(Object modeling scripts)
— begin —
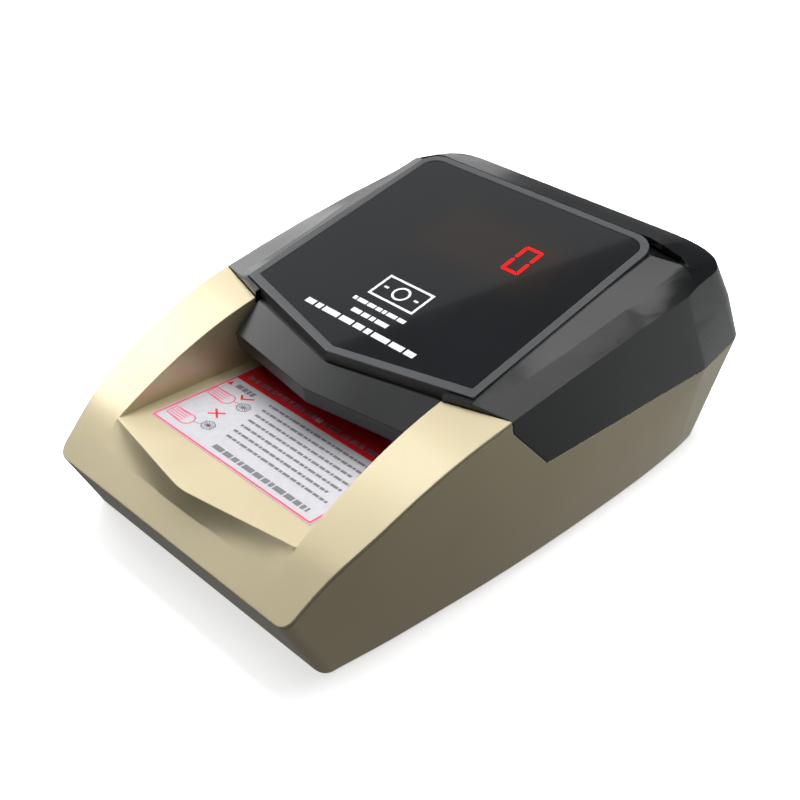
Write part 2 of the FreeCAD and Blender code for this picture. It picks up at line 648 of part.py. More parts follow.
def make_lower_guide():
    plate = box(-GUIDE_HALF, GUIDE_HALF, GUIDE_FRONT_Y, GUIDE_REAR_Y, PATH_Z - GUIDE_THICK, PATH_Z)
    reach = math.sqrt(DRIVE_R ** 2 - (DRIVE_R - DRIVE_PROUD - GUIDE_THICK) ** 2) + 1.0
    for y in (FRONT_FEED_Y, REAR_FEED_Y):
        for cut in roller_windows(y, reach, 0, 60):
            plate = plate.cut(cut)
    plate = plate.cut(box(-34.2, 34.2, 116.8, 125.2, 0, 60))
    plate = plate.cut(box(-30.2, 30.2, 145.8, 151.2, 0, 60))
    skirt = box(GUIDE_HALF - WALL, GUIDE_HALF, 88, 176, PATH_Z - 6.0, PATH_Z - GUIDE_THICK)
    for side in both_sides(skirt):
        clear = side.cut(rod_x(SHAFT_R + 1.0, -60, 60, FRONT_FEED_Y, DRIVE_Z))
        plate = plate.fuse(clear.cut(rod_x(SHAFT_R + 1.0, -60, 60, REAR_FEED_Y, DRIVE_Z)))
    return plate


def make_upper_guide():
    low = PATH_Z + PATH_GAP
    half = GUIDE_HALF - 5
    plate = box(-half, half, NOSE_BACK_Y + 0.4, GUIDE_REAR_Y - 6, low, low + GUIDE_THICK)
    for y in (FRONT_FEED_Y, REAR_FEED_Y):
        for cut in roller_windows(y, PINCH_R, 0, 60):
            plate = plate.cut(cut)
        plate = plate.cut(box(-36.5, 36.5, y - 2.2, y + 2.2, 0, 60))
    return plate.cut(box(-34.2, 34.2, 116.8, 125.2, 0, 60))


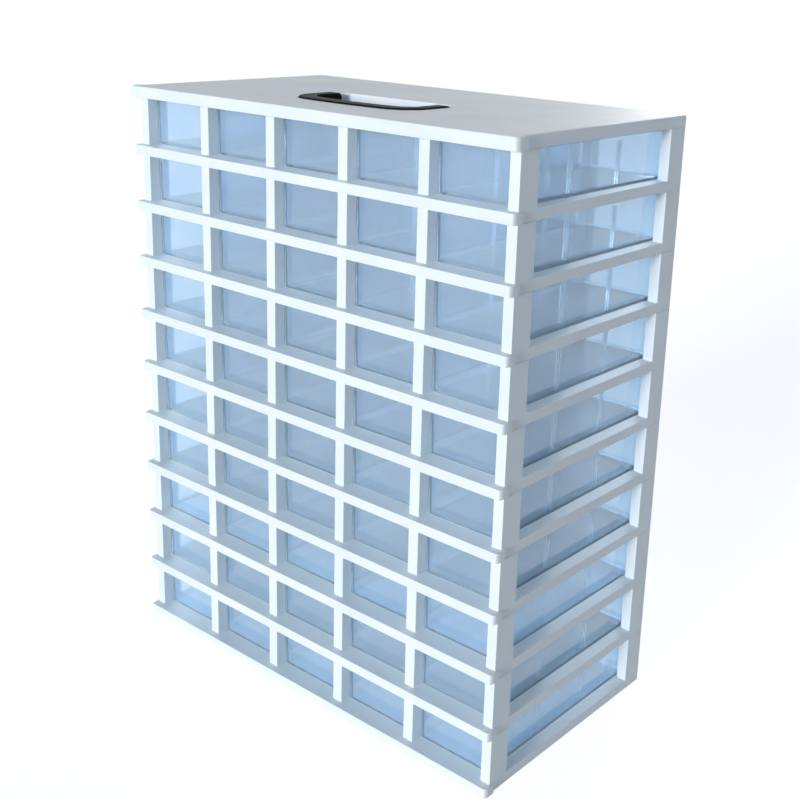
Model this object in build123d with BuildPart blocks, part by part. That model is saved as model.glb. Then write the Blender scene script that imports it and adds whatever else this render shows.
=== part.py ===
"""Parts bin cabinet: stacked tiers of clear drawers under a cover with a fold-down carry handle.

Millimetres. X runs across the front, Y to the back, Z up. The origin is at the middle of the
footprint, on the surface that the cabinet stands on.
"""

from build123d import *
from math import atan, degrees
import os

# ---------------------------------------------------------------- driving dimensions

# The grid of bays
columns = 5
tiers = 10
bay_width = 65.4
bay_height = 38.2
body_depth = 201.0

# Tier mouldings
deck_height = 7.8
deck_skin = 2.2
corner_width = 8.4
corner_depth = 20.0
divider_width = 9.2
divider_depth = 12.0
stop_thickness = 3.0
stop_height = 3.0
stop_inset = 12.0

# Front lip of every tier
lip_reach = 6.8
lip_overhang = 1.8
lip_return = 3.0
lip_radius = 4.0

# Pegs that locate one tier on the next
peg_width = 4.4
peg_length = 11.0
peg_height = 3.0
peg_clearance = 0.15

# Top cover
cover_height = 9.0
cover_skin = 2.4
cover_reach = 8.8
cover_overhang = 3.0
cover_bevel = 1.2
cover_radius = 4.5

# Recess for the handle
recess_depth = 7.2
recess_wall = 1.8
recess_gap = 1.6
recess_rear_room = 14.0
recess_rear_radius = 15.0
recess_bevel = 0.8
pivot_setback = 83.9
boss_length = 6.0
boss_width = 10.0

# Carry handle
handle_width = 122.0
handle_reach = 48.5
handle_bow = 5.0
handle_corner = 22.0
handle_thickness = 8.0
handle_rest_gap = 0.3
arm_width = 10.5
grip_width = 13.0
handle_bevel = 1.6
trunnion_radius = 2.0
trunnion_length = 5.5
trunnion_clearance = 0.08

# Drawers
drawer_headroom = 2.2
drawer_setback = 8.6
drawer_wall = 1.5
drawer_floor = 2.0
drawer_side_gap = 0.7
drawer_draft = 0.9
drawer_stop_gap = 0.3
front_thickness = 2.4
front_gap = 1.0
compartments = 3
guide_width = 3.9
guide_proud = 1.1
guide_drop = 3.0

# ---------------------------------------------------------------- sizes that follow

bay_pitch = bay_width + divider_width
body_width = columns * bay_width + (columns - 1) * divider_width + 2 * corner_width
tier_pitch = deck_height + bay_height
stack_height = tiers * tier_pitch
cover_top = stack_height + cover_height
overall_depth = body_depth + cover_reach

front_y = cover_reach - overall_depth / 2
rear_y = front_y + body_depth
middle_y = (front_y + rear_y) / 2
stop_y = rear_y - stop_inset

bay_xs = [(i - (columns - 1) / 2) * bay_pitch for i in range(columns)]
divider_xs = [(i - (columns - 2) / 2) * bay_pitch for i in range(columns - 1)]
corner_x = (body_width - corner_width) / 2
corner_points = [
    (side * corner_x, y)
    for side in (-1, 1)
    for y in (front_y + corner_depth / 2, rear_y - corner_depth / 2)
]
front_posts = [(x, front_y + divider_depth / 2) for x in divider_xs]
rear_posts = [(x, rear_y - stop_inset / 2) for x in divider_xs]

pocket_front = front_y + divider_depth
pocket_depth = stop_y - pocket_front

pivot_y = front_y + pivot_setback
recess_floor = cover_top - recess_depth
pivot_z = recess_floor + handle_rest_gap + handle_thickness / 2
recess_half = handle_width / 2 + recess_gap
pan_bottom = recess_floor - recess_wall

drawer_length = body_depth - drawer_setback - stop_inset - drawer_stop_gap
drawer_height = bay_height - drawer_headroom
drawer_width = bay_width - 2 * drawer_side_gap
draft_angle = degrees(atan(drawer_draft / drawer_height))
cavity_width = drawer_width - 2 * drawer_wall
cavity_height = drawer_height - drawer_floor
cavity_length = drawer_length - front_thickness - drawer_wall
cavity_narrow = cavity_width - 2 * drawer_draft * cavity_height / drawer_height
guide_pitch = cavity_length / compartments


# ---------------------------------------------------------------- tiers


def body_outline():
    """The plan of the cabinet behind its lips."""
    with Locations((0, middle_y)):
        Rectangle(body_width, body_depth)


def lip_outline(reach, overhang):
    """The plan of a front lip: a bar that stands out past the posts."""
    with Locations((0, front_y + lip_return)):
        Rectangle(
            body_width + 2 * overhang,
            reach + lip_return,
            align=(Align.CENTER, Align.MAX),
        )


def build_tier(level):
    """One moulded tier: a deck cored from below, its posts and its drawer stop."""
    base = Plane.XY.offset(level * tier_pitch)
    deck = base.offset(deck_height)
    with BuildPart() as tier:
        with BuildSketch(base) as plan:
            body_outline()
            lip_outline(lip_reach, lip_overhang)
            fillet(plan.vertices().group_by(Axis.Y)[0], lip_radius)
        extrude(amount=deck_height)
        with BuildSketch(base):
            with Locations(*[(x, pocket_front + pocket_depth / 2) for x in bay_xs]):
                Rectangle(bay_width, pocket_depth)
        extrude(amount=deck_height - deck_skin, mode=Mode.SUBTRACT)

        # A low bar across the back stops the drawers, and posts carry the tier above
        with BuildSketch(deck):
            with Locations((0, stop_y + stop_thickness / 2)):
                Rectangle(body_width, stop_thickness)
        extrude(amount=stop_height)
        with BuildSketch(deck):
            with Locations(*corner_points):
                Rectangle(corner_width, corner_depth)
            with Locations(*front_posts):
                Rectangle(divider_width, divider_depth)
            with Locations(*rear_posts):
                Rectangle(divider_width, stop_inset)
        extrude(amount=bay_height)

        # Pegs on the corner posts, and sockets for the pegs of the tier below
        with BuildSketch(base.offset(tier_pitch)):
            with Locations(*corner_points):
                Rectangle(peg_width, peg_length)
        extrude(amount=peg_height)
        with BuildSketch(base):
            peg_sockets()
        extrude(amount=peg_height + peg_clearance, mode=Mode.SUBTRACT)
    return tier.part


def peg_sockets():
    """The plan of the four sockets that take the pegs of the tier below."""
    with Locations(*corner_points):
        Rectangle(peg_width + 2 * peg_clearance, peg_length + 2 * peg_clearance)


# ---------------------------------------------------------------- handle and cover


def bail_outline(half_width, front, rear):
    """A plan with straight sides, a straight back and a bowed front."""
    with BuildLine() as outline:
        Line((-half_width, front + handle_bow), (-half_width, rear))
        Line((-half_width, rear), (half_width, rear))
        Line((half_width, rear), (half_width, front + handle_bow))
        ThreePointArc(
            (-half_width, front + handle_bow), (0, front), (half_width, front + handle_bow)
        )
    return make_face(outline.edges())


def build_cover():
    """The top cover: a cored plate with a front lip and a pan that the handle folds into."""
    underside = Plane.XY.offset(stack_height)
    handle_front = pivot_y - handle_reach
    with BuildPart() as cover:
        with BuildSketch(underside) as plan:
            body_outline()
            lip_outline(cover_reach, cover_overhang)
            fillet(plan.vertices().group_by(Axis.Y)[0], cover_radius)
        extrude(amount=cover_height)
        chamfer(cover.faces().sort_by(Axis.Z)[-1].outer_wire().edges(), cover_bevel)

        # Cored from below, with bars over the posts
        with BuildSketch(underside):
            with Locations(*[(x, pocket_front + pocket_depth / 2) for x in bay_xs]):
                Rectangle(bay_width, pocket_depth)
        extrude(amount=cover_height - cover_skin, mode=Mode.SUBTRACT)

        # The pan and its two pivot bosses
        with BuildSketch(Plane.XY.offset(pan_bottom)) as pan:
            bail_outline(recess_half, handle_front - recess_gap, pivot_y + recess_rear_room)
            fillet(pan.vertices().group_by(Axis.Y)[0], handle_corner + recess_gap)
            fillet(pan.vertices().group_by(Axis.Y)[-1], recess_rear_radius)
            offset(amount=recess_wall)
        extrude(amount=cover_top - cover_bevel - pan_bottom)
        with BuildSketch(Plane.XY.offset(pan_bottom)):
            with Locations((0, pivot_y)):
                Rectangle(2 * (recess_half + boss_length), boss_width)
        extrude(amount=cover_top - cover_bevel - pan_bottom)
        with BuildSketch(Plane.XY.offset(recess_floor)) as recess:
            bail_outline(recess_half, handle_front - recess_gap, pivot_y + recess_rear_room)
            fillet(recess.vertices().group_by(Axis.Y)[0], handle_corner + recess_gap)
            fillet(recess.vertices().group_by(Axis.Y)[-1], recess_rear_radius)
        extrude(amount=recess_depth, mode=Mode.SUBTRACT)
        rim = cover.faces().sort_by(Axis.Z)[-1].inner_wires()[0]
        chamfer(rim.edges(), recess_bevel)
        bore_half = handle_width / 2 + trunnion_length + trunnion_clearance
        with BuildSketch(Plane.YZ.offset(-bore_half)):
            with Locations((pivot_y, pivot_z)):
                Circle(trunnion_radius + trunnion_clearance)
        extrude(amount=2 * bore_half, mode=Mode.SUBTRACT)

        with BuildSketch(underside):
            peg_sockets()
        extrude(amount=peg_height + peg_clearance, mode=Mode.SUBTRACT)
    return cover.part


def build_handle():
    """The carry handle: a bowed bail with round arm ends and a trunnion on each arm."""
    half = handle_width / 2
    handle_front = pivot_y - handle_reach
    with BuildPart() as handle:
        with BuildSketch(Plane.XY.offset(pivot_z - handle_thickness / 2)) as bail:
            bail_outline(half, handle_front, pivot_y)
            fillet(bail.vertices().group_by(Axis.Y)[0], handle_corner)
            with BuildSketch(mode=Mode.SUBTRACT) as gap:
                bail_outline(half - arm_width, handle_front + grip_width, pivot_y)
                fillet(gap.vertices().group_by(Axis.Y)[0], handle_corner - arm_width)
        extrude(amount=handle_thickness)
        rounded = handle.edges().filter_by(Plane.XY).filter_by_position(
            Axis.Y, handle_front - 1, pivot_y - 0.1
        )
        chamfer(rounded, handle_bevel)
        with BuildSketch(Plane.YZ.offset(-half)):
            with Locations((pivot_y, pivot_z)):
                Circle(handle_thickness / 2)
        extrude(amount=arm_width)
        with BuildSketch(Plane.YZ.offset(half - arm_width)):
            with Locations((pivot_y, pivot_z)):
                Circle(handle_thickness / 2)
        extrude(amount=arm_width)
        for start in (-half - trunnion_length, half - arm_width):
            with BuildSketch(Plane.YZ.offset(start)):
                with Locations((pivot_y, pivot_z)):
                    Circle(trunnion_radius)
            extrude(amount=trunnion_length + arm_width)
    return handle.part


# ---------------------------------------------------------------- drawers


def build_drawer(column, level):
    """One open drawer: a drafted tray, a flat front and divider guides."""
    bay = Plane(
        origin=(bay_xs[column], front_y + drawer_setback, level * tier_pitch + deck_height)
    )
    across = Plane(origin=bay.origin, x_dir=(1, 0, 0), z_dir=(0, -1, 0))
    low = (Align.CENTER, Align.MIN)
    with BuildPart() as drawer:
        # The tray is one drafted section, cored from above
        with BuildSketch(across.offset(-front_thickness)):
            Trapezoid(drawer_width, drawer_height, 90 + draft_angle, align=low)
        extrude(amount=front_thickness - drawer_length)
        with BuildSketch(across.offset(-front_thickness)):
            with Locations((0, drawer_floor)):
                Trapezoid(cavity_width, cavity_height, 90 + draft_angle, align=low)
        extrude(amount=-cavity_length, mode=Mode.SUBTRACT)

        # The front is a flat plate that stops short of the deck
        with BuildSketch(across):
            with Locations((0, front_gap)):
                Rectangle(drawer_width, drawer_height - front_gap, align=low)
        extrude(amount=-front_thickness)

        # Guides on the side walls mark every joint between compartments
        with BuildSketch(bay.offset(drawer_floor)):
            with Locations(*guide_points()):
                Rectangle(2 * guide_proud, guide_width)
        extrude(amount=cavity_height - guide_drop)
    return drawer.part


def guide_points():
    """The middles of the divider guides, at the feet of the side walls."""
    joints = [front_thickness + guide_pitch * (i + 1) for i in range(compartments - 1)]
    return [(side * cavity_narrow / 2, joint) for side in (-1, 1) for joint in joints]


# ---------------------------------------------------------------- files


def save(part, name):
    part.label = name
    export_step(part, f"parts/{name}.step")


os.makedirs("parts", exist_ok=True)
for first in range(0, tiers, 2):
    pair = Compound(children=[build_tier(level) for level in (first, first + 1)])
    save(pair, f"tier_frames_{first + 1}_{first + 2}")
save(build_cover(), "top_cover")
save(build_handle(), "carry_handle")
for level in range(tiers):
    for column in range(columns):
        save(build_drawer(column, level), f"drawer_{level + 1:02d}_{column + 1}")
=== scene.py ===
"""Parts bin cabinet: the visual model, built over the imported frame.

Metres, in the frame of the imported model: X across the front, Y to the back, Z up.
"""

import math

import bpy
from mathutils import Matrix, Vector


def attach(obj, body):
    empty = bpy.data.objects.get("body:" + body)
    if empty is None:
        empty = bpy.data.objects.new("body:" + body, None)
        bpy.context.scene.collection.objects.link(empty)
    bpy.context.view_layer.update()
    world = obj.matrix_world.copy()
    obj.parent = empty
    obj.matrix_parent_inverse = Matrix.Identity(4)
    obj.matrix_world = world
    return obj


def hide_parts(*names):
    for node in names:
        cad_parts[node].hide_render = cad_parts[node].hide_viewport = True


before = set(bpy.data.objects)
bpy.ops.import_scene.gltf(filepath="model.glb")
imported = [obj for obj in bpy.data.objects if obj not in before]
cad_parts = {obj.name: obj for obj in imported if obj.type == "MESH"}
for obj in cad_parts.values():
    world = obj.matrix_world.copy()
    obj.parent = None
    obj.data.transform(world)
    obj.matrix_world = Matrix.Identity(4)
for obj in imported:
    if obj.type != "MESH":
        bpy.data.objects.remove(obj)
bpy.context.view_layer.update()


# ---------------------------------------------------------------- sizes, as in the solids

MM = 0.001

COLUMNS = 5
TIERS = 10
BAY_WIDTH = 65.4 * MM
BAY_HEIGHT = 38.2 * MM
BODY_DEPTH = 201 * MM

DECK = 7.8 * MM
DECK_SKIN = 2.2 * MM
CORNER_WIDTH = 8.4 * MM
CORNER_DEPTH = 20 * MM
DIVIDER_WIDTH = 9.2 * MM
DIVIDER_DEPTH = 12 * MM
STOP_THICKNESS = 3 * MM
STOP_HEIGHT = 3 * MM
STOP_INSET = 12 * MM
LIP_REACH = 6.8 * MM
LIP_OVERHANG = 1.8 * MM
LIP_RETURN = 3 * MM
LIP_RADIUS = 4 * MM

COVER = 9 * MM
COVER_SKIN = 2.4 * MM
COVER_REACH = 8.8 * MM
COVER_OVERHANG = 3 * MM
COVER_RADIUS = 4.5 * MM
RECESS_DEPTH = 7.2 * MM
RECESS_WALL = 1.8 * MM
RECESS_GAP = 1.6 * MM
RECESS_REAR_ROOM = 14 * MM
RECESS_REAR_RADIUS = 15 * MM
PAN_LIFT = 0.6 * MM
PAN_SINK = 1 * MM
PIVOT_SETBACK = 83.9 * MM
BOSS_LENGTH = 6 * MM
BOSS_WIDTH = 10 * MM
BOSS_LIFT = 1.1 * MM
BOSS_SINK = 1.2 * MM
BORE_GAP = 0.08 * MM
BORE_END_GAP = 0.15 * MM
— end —
## Exercise aim
Reproduce exactly the lines from the one containing "return drawer.part" through the one containing "in the solids", inclusive, and nothing else.

## The response
    return drawer.part


def guide_points():
    """The middles of the divider guides, at the feet of the side walls."""
    joints = [front_thickness + guide_pitch * (i + 1) for i in range(compartments - 1)]
    return [(side * cavity_narrow / 2, joint) for side in (-1, 1) for joint in joints]


# ---------------------------------------------------------------- files


def save(part, name):
    part.label = name
    export_step(part, f"parts/{name}.step")


os.makedirs("parts", exist_ok=True)
for first in range(0, tiers, 2):
    pair = Compound(children=[build_tier(level) for level in (first, first + 1)])
    save(pair, f"tier_frames_{first + 1}_{first + 2}")
save(build_cover(), "top_cover")
save(build_handle(), "carry_handle")
for level in range(tiers):
    for column in range(columns):
        save(build_drawer(column, level), f"drawer_{level + 1:02d}_{column + 1}")
=== scene.py ===
"""Parts bin cabinet: the visual model, built over the imported frame.

Metres, in the frame of the imported model: X across the front, Y to the back, Z up.
"""

import math

import bpy
from mathutils import Matrix, Vector


def attach(obj, body):
    empty = bpy.data.objects.get("body:" + body)
    if empty is None:
        empty = bpy.data.objects.new("body:" + body, None)
        bpy.context.scene.collection.objects.link(empty)
    bpy.context.view_layer.update()
    world = obj.matrix_world.copy()
    obj.parent = empty
    obj.matrix_parent_inverse = Matrix.Identity(4)
    obj.matrix_world = world
    return obj


def hide_parts(*names):
    for node in names:
        cad_parts[node].hide_render = cad_parts[node].hide_viewport = True


before = set(bpy.data.objects)
bpy.ops.import_scene.gltf(filepath="model.glb")
imported = [obj for obj in bpy.data.objects if obj not in before]
cad_parts = {obj.name: obj for obj in imported if obj.type == "MESH"}
for obj in cad_parts.values():
    world = obj.matrix_world.copy()
    obj.parent = None
    obj.data.transform(world)
    obj.matrix_world = Matrix.Identity(4)
for obj in imported:
    if obj.type != "MESH":
        bpy.data.objects.remove(obj)
bpy.context.view_layer.update()


# ---------------------------------------------------------------- sizes, as in the solids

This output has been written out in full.